- **Raw data**:
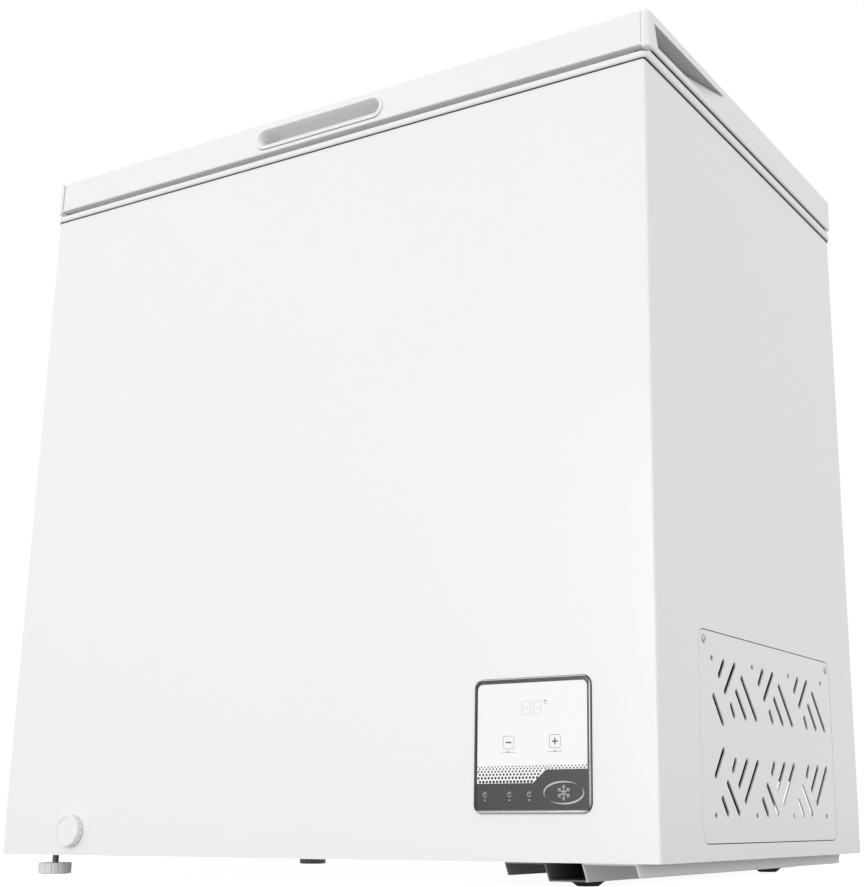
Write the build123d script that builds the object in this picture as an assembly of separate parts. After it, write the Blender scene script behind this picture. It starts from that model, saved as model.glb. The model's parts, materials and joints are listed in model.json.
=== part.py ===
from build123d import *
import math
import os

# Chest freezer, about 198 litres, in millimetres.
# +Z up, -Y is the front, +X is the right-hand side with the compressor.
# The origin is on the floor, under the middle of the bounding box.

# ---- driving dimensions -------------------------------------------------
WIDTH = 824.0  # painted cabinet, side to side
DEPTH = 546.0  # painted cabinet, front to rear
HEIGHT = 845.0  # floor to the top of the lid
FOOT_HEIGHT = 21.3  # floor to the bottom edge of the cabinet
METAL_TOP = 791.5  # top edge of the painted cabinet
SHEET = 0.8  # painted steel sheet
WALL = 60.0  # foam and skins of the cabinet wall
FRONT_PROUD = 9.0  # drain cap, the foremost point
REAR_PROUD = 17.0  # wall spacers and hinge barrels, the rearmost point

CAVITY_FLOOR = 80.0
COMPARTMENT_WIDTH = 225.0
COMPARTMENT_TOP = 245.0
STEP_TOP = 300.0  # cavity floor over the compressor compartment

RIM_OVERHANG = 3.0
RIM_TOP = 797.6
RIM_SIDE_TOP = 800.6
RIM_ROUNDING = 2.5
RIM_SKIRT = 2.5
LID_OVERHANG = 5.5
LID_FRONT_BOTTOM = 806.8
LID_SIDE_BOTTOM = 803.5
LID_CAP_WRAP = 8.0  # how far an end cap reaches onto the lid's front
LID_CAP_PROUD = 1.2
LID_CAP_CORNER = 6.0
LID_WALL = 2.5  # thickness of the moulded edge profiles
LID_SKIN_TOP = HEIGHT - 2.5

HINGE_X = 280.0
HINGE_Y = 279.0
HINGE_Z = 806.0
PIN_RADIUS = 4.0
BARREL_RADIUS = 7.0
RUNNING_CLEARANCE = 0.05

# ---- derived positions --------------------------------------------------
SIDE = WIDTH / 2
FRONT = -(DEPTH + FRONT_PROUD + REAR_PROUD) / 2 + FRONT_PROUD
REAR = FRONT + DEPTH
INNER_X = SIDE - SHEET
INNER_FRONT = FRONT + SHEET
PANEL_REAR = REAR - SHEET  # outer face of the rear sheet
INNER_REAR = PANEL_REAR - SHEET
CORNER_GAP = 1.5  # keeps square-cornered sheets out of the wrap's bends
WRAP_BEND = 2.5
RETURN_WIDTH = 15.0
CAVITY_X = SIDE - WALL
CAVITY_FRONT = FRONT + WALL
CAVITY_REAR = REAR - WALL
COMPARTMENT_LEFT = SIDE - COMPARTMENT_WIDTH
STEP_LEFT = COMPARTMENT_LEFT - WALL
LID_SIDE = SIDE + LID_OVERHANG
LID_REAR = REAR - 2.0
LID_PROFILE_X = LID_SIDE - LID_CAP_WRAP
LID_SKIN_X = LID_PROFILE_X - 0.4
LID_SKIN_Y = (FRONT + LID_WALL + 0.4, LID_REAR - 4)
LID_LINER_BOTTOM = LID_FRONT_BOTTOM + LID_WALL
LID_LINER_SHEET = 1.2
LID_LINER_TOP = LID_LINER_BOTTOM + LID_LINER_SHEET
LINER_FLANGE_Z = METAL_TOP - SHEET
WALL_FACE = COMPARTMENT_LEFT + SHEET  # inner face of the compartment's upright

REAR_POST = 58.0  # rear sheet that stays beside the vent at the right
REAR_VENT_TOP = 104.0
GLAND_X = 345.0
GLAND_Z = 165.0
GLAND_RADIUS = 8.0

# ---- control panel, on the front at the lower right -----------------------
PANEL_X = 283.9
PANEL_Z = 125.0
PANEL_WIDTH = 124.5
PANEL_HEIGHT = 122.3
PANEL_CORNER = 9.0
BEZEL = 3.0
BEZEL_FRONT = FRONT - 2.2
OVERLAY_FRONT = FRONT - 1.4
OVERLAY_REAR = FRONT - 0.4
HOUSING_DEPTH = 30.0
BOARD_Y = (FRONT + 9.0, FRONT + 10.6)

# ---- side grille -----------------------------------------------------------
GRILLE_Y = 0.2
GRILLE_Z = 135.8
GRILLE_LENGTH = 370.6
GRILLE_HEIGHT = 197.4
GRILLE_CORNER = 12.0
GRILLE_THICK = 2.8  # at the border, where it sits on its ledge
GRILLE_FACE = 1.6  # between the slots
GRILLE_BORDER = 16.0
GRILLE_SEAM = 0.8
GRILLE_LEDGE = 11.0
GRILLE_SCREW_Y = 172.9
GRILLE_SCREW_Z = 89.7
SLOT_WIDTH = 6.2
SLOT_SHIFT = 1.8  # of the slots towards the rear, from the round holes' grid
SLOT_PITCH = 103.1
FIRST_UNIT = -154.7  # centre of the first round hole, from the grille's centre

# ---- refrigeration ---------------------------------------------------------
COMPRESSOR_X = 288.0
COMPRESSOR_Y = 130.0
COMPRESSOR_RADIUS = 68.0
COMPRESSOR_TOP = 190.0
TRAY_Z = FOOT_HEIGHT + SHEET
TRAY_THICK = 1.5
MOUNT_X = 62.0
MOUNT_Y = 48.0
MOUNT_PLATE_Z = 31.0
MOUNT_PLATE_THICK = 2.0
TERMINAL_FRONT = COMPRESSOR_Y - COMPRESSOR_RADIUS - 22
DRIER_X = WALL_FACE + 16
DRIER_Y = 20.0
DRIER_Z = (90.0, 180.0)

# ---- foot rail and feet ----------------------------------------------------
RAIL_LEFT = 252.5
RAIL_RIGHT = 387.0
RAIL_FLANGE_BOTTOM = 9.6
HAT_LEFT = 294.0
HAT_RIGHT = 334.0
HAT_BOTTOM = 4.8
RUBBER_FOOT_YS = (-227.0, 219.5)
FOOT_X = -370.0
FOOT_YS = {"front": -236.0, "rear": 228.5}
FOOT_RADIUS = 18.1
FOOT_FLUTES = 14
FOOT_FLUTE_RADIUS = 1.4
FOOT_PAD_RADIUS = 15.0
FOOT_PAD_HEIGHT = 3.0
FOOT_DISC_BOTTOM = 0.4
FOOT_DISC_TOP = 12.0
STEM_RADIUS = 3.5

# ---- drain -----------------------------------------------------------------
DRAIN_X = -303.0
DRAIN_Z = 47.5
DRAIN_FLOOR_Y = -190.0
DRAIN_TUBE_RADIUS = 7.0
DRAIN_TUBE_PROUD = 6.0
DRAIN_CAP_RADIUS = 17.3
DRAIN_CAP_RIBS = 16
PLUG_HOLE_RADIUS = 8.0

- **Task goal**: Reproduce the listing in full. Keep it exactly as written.

- **Written response**:
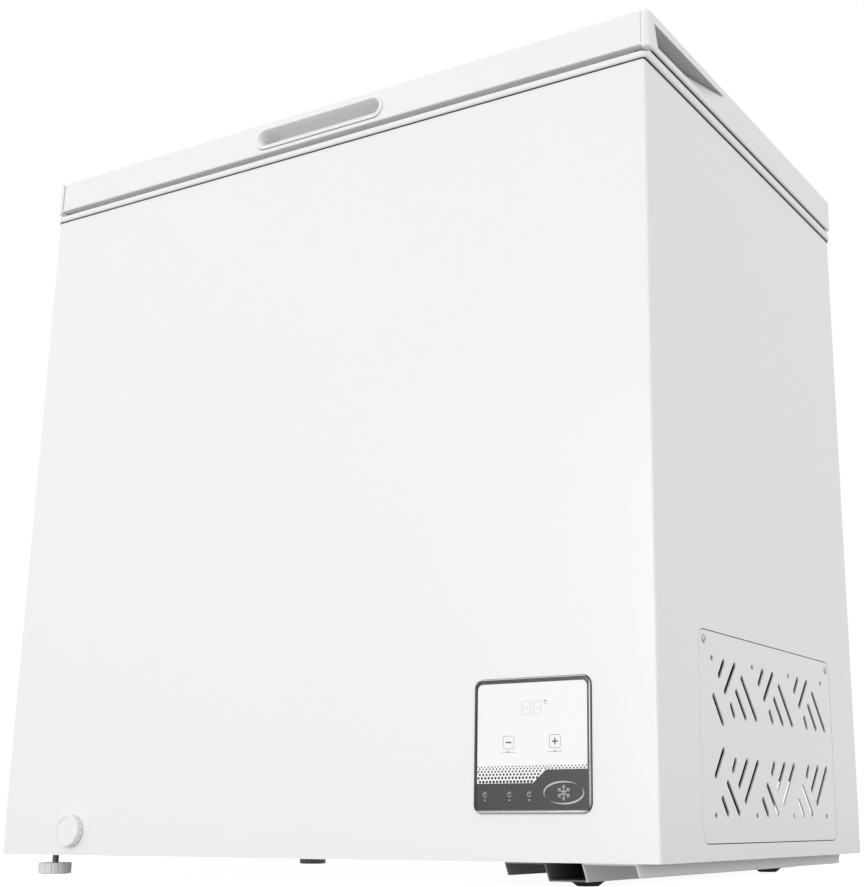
Write the build123d script that builds the object in this picture as an assembly of separate parts. After it, write the Blender scene script behind this picture. It starts from that model, saved as model.glb. The model's parts, materials and joints are listed in model.json.
=== part.py ===
from build123d import *
import math
import os

# Chest freezer, about 198 litres, in millimetres.
# +Z up, -Y is the front, +X is the right-hand side with the compressor.
# The origin is on the floor, under the middle of the bounding box.

# ---- driving dimensions -------------------------------------------------
WIDTH = 824.0  # painted cabinet, side to side
DEPTH = 546.0  # painted cabinet, front to rear
HEIGHT = 845.0  # floor to the top of the lid
FOOT_HEIGHT = 21.3  # floor to the bottom edge of the cabinet
METAL_TOP = 791.5  # top edge of the painted cabinet
SHEET = 0.8  # painted steel sheet
WALL = 60.0  # foam and skins of the cabinet wall
FRONT_PROUD = 9.0  # drain cap, the foremost point
REAR_PROUD = 17.0  # wall spacers and hinge barrels, the rearmost point

CAVITY_FLOOR = 80.0
COMPARTMENT_WIDTH = 225.0
COMPARTMENT_TOP = 245.0
STEP_TOP = 300.0  # cavity floor over the compressor compartment

RIM_OVERHANG = 3.0
RIM_TOP = 797.6
RIM_SIDE_TOP = 800.6
RIM_ROUNDING = 2.5
RIM_SKIRT = 2.5
LID_OVERHANG = 5.5
LID_FRONT_BOTTOM = 806.8
LID_SIDE_BOTTOM = 803.5
LID_CAP_WRAP = 8.0  # how far an end cap reaches onto the lid's front
LID_CAP_PROUD = 1.2
LID_CAP_CORNER = 6.0
LID_WALL = 2.5  # thickness of the moulded edge profiles
LID_SKIN_TOP = HEIGHT - 2.5

HINGE_X = 280.0
HINGE_Y = 279.0
HINGE_Z = 806.0
PIN_RADIUS = 4.0
BARREL_RADIUS = 7.0
RUNNING_CLEARANCE = 0.05

# ---- derived positions --------------------------------------------------
SIDE = WIDTH / 2
FRONT = -(DEPTH + FRONT_PROUD + REAR_PROUD) / 2 + FRONT_PROUD
REAR = FRONT + DEPTH
INNER_X = SIDE - SHEET
INNER_FRONT = FRONT + SHEET
PANEL_REAR = REAR - SHEET  # outer face of the rear sheet
INNER_REAR = PANEL_REAR - SHEET
CORNER_GAP = 1.5  # keeps square-cornered sheets out of the wrap's bends
WRAP_BEND = 2.5
RETURN_WIDTH = 15.0
CAVITY_X = SIDE - WALL
CAVITY_FRONT = FRONT + WALL
CAVITY_REAR = REAR - WALL
COMPARTMENT_LEFT = SIDE - COMPARTMENT_WIDTH
STEP_LEFT = COMPARTMENT_LEFT - WALL
LID_SIDE = SIDE + LID_OVERHANG
LID_REAR = REAR - 2.0
LID_PROFILE_X = LID_SIDE - LID_CAP_WRAP
LID_SKIN_X = LID_PROFILE_X - 0.4
LID_SKIN_Y = (FRONT + LID_WALL + 0.4, LID_REAR - 4)
LID_LINER_BOTTOM = LID_FRONT_BOTTOM + LID_WALL
LID_LINER_SHEET = 1.2
LID_LINER_TOP = LID_LINER_BOTTOM + LID_LINER_SHEET
LINER_FLANGE_Z = METAL_TOP - SHEET
WALL_FACE = COMPARTMENT_LEFT + SHEET  # inner face of the compartment's upright

REAR_POST = 58.0  # rear sheet that stays beside the vent at the right
REAR_VENT_TOP = 104.0
GLAND_X = 345.0
GLAND_Z = 165.0
GLAND_RADIUS = 8.0

# ---- control panel, on the front at the lower right -----------------------
PANEL_X = 283.9
PANEL_Z = 125.0
PANEL_WIDTH = 124.5
PANEL_HEIGHT = 122.3
PANEL_CORNER = 9.0
BEZEL = 3.0
BEZEL_FRONT = FRONT - 2.2
OVERLAY_FRONT = FRONT - 1.4
OVERLAY_REAR = FRONT - 0.4
HOUSING_DEPTH = 30.0
BOARD_Y = (FRONT + 9.0, FRONT + 10.6)

# ---- side grille -----------------------------------------------------------
GRILLE_Y = 0.2
GRILLE_Z = 135.8
GRILLE_LENGTH = 370.6
GRILLE_HEIGHT = 197.4
GRILLE_CORNER = 12.0
GRILLE_THICK = 2.8  # at the border, where it sits on its ledge
GRILLE_FACE = 1.6  # between the slots
GRILLE_BORDER = 16.0
GRILLE_SEAM = 0.8
GRILLE_LEDGE = 11.0
GRILLE_SCREW_Y = 172.9
GRILLE_SCREW_Z = 89.7
SLOT_WIDTH = 6.2
SLOT_SHIFT = 1.8  # of the slots towards the rear, from the round holes' grid
SLOT_PITCH = 103.1
FIRST_UNIT = -154.7  # centre of the first round hole, from the grille's centre

# ---- refrigeration ---------------------------------------------------------
COMPRESSOR_X = 288.0
COMPRESSOR_Y = 130.0
COMPRESSOR_RADIUS = 68.0
COMPRESSOR_TOP = 190.0
TRAY_Z = FOOT_HEIGHT + SHEET
TRAY_THICK = 1.5
MOUNT_X = 62.0
MOUNT_Y = 48.0
MOUNT_PLATE_Z = 31.0
MOUNT_PLATE_THICK = 2.0
TERMINAL_FRONT = COMPRESSOR_Y - COMPRESSOR_RADIUS - 22
DRIER_X = WALL_FACE + 16
DRIER_Y = 20.0
DRIER_Z = (90.0, 180.0)

# ---- foot rail and feet ----------------------------------------------------
RAIL_LEFT = 252.5
RAIL_RIGHT = 387.0
RAIL_FLANGE_BOTTOM = 9.6
HAT_LEFT = 294.0
HAT_RIGHT = 334.0
HAT_BOTTOM = 4.8
RUBBER_FOOT_YS = (-227.0, 219.5)
FOOT_X = -370.0
FOOT_YS = {"front": -236.0, "rear": 228.5}
FOOT_RADIUS = 18.1
FOOT_FLUTES = 14
FOOT_FLUTE_RADIUS = 1.4
FOOT_PAD_RADIUS = 15.0
FOOT_PAD_HEIGHT = 3.0
FOOT_DISC_BOTTOM = 0.4
FOOT_DISC_TOP = 12.0
STEM_RADIUS = 3.5

# ---- drain -----------------------------------------------------------------
DRAIN_X = -303.0
DRAIN_Z = 47.5
DRAIN_FLOOR_Y = -190.0
DRAIN_TUBE_RADIUS = 7.0
DRAIN_TUBE_PROUD = 6.0
DRAIN_CAP_RADIUS = 17.3
DRAIN_CAP_RIBS = 16
PLUG_HOLE_RADIUS = 8.0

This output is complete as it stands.